Desde pequeno que tenho medo das trovoadas, mais propriamente desde os meus 8-9 anos, em que, a caminho da escola, junto ao S. João, no fundo da ladeira de Travessas, caiu um raio num pinheiro a poucos metros de mim e daí este terror a esta instabilidade atmosférica.
Hoje assisti a uma situação muito igual, em que relâmpagos e raios fizeram do céu desta região uma sinfonia de cores e som, qual fogo de artificio sem controlo humano.

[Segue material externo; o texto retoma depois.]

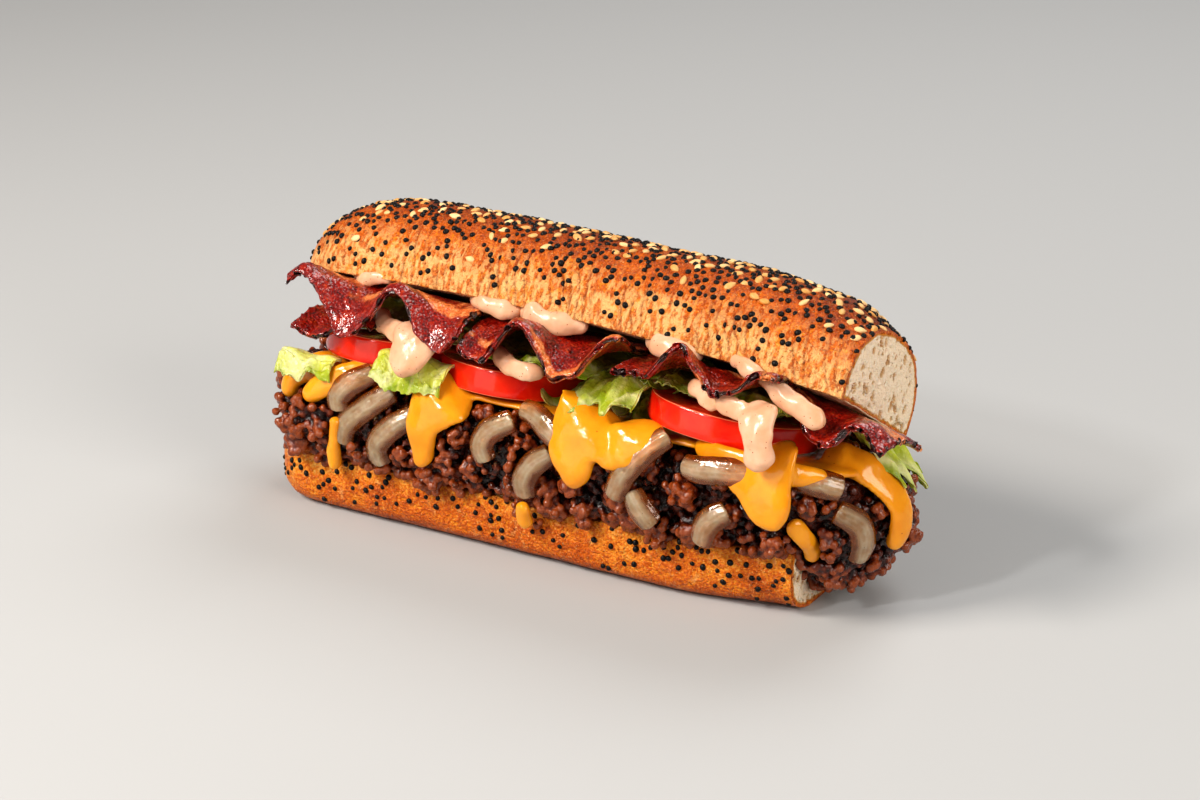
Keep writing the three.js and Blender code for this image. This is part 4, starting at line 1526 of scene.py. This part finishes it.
    def build(self, neighbours: Sequence[Form]) -> list[bpy.types.Object]:
        """The heap as fused skins of grains, one for each length of the loaf, over a core.

        Args:
            neighbours: What lies on the heap. Grains that would stick through it are left out.

        Returns:
            The pieces.
        """
        middles, radii = self.grains()
        cover = join([Form(f.points, f.quads, f.triangles) for f in neighbours]).tree()
        free = np.ones(len(middles), bool)
        for k, (middle, radius) in enumerate(zip(middles, radii)):
            spot, normal, _, distance = cover.find_nearest(Vector(middle))
            inside = (Vector(middle) - spot).dot(normal) < 0
            outward = Vector((middle[0] - min(middle[0], 85), middle[1], middle[2] - 30)).normalized()
            on_top = distance < 3 and normal.dot(outward) > 0.5
            free[k] = not inside and not on_top and distance > 0.8 * radius + 0.4
        free &= middles[:, 2] > radii + 0.2
        middles, radii = middles[free], radii[free]
        ball = small_ball()
        core = self.core(2.2)
        core_tree = core.tree()
        pieces = []
        for number, (first, last) in enumerate(zip(self.cuts, self.cuts[1:])):
            mine = (middles[:, 0] > first - 0.8) & (middles[:, 0] <= last + 0.8)
            places = middles[mine][:, None] + ball.points[None] * 1.2
            uneven = 1 + 0.13 * value_noise(places, 1.3, 83)
            cloud = middles[mine][:, None, :] + ball.points[None] * (radii[mine][:, None] * uneven)[..., None]
            step = np.arange(mine.sum())[:, None, None] * len(ball.points)
            grains = Form(cloud.reshape(-1, 3), triangles=(ball.triangles[None] + step).reshape(-1, 3))
            skin = melt_together(grains, 0.56, 1, 0.1)
            reach = np.array([core_tree.find_nearest(Vector(p))[3] for p in skin.points])
            # painted shade: darker nearer the core and in the creases between grains
            skin.values["outer"] = np.clip(0.95 * smooth(1.2, 7.2, reach) - 1.2 * skin.hollows(6), 0, 1)
            made = skin.to_object(f"beef_crumble_{number + 1}")
            pieces.append(dress(made, BrownedBeef(), "beef", "beef"))
        # painted shade: the core shows only in the gaps, so it gets the darker brown of a shaded gap
        core.values["outer"] = np.full(len(core.points), 0.42)
        pieces.append(dress(core.to_object("beef_core"), BrownedBeef(), "beef", "beef"))
        return pieces


def small_ball() -> Form:
    """A ball of radius 1 with 80 faces."""
    shape = bmesh.new()
    bmesh.ops.create_icosphere(shape, subdivisions=2, radius=1)
    shape.verts.ensure_lookup_table()
    points = np.array([v.co[:] for v in shape.verts])
    triangles = np.array([[v.index for v in f.verts] for f in shape.faces])
    shape.free()
    return Form(points, triangles=triangles)


# Onions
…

Montijo, 28 de Setembro de 2008

Pela derradeira vez, no aspecto profissional, estive hoje numa urbanização do Montijo, que, de tão feia e desleixada, chamei de ‘terra inóspita’.
O tempo, tal como eu, esteve cinzento e ventoso, um inicio de Outono a condizer inteiramente com a estação do ano.
O adeus na vida é sempre triste, mesmo quando se parte de um local que abominamos e do qual só temos nefastas recordações. Todavia, na penumbra do entardecer, consegui vislumbrar uma flor selvagem na paisagem agreste e isso foi orvalho para os meus olhos no momento da partida.

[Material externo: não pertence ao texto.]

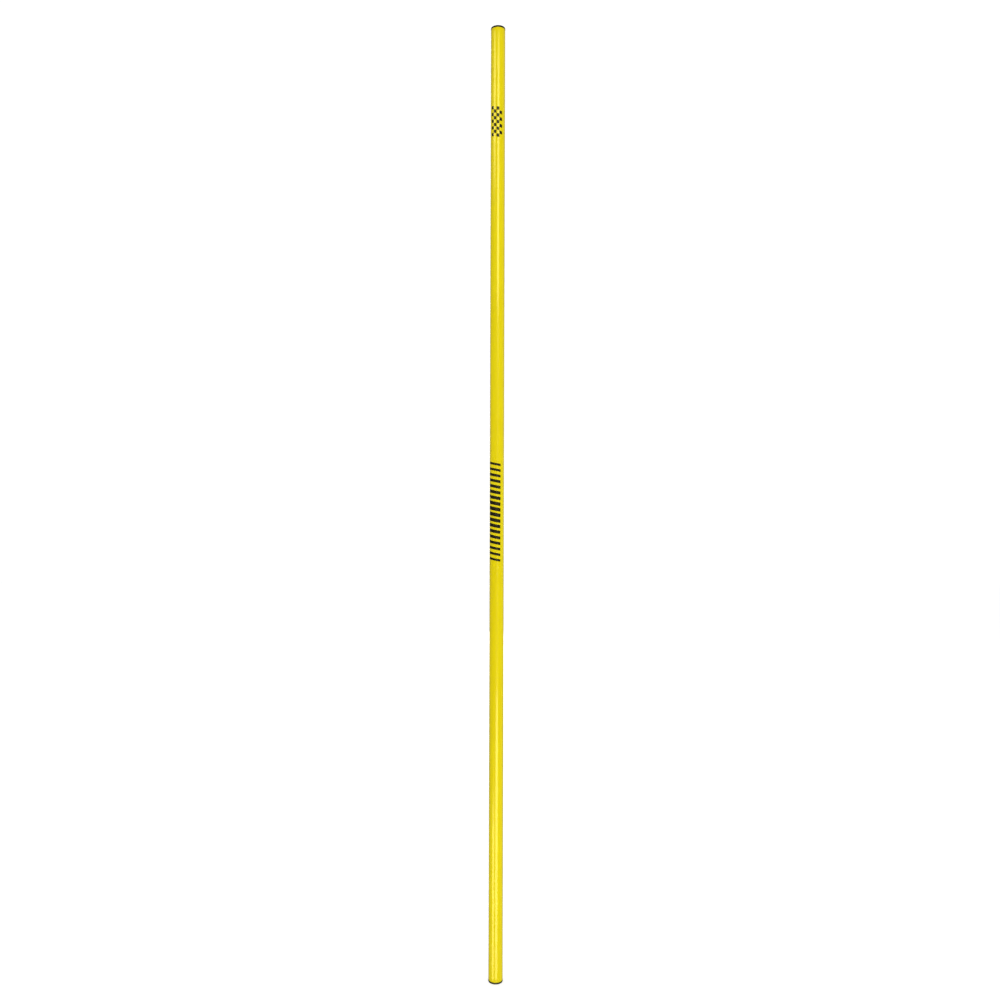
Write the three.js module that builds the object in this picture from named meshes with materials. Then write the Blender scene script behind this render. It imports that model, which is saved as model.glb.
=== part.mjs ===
// A slalom training pole: one straight extruded plastic tube, closed at each end by a
// moulded ribbed plug. Lengths are in millimetres and +Z is up. The origin is the centre
// of the lower plug's flat underside, the end that drops into a base or a ground socket.

import * as THREE from "three";

// The tube
const TUBE_LENGTH = 1700;
const TUBE_DIAMETER = 25.4; // one inch
const TUBE_WALL = 1.8;
const TUBE_EDGE_BREAK = 0.3; // bevel left by deburring the sawn ends

// The plug's head, which covers the sawn end of the tube
const HEAD_THICKNESS = 3;
const HEAD_OVERHANG = 0.2; // how far the head stands out past the tube all round
const HEAD_EDGE_RADIUS = 0.6;
const GATE_DIMPLE_DIAMETER = 3.2; // shallow recess round the moulding gate
const GATE_DIMPLE_DEPTH = 0.4;

// The plug's stem, a cup that opens into the tube and carries the ribs
const STEM_LENGTH = 16;
const STEM_WALL = 1.4;
const STEM_END_BREAK = 0.5; // bevel that guides the stem into the tube
const RIB_COUNT = 5;
const RIB_HEIGHT = 1.5; // from the stem's surface to the rib's tip
const RIB_TIP_THICKNESS = 0.6;
const RIB_ROOT_THICKNESS = 1.1;

// Fit of a plug in the tube
const SEAT_CLEARANCE = 0.1; // between the head's underside and the sawn end
const RIB_CLEARANCE = 0.1; // between a rib's tip and the bore

// Fineness of the round surfaces
const ROUND_SIDES = 72;
const EDGE_ARC_DIVISIONS = 2;

// Sizes that follow from the ones above
const tubeRadius = TUBE_DIAMETER / 2;
const boreRadius = tubeRadius - TUBE_WALL;
const headRadius = tubeRadius + HEAD_OVERHANG;
const ribRadius = boreRadius - RIB_CLEARANCE;
const stemRadius = ribRadius - RIB_HEIGHT;
const cupRadius = stemRadius - STEM_WALL;
const tubeBottom = HEAD_THICKNESS + SEAT_CLEARANCE;
const tubeTop = tubeBottom + TUBE_LENGTH;
const upperHeadUnderside = tubeTop + SEAT_CLEARANCE;

const yellowPlastic = new THREE.MeshStandardMaterial({
  name: "yellow_plastic",
  color: new THREE.Color("#e5d00a"),
  roughness: 0.15,
  metalness: 0,
});
const blackPlastic = new THREE.MeshStandardMaterial({
  name: "black_plastic",
  color: new THREE.Color("#151413"),
  roughness: 0.45,
  metalness: 0,
});

// Turns a profile of radius and height into a round solid that stands along +Z.
function revolve(profile) {
  const solid = new THREE.LatheGeometry(profile, ROUND_SIDES);
  solid.rotateX(Math.PI / 2);
  return solid;
}

// Half section of the tube, up the outside and down the bore, with its lower end at 0.
function tubeProfile() {
  const section = new THREE.Path();
  section.moveTo(boreRadius + TUBE_EDGE_BREAK, 0);
  section.lineTo(tubeRadius - TUBE_EDGE_BREAK, 0);
  section.lineTo(tubeRadius, TUBE_EDGE_BREAK);
  section.lineTo(tubeRadius, TUBE_LENGTH - TUBE_EDGE_BREAK);
  section.lineTo(tubeRadius - TUBE_EDGE_BREAK, TUBE_LENGTH);
  section.lineTo(boreRadius + TUBE_EDGE_BREAK, TUBE_LENGTH);
  section.lineTo(boreRadius, TUBE_LENGTH - TUBE_EDGE_BREAK);
  section.lineTo(boreRadius, TUBE_EDGE_BREAK);
  section.lineTo(boreRadius + TUBE_EDGE_BREAK, 0);
  return section.getPoints();
}

// Adds the ribs to a plug's section, from the stem's free end up to the head. Each rib
// has a flat upper face that holds against the bore and a sloping lower face to push in on.
function addRibs(section) {
  const pitch = (STEM_LENGTH - STEM_END_BREAK) / RIB_COUNT;
  for (let rib = RIB_COUNT - 1; rib >= 0; rib -= 1) {
    const upperFace = -(rib + 1 / 2) * pitch;
    section.lineTo(stemRadius, upperFace - RIB_ROOT_THICKNESS);
    section.lineTo(ribRadius, upperFace - RIB_TIP_THICKNESS);
    section.lineTo(ribRadius, upperFace);
    section.lineTo(stemRadius, upperFace);
  }
}

// Half section of a plug whose head's underside is at 0, with the stem below and the
// head above: out along the cup's floor, down the cup, up the ribs and over the head.
function plugProfile() {
  const section = new THREE.Path();
  section.moveTo(0, 0);
  section.lineTo(cupRadius, 0);
  section.lineTo(cupRadius, -STEM_LENGTH);
  section.lineTo(stemRadius - STEM_END_BREAK, -STEM_LENGTH);
  section.lineTo(stemRadius, STEM_END_BREAK - STEM_LENGTH);
  addRibs(section);
  section.lineTo(stemRadius, 0);
  section.lineTo(headRadius, 0);
  section.lineTo(headRadius, HEAD_THICKNESS - HEAD_EDGE_RADIUS);
  section.absarc(
    headRadius - HEAD_EDGE_RADIUS,
    HEAD_THICKNESS - HEAD_EDGE_RADIUS,
    HEAD_EDGE_RADIUS,
    0,
    Math.PI / 2,
    false,
  );
  section.lineTo(GATE_DIMPLE_DIAMETER / 2, HEAD_THICKNESS);
  section.lineTo(GATE_DIMPLE_DIAMETER / 2 - GATE_DIMPLE_DEPTH, HEAD_THICKNESS - GATE_DIMPLE_DEPTH);
  section.lineTo(0, HEAD_THICKNESS - GATE_DIMPLE_DEPTH);
  return section.getPoints(EDGE_ARC_DIVISIONS);
}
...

Quinta do Anjo, 29 de Setembro de 2008

A morte venceu uma vez mais!
Chegou pela manhã, já o galo cantava e o sono se despedia!
É sempre muito dura a luta entre a vida e a morte, no entanto, a morte no fim sai sempre vencedora!
Nunca aceitamos o término da vida e todos sabemos ser inevitável!
Paz à alma e eterna saudade…
…de ti, que também foste minha mãe!


Portimão, 30 de Setembro de 2008

O último dia do mês de Setembro foi um dia de sol, de mar calmo e céu azul. Parecia que neste dia de despedidas o tempo também queria prestar homenagem a quem nasceu e tanto amou esta terra e esta região.
Sempre achei deprimentes os velórios e as cerimónias fúnebres, penso que o melhor preito que podemos prestar a um semelhante é em vida e não naqueles momentos, em que a maioria das pessoas presentes estão somente por obrigação, para hipocritamente ficarem bem perante os familiares mais próximos e perante a sociedade.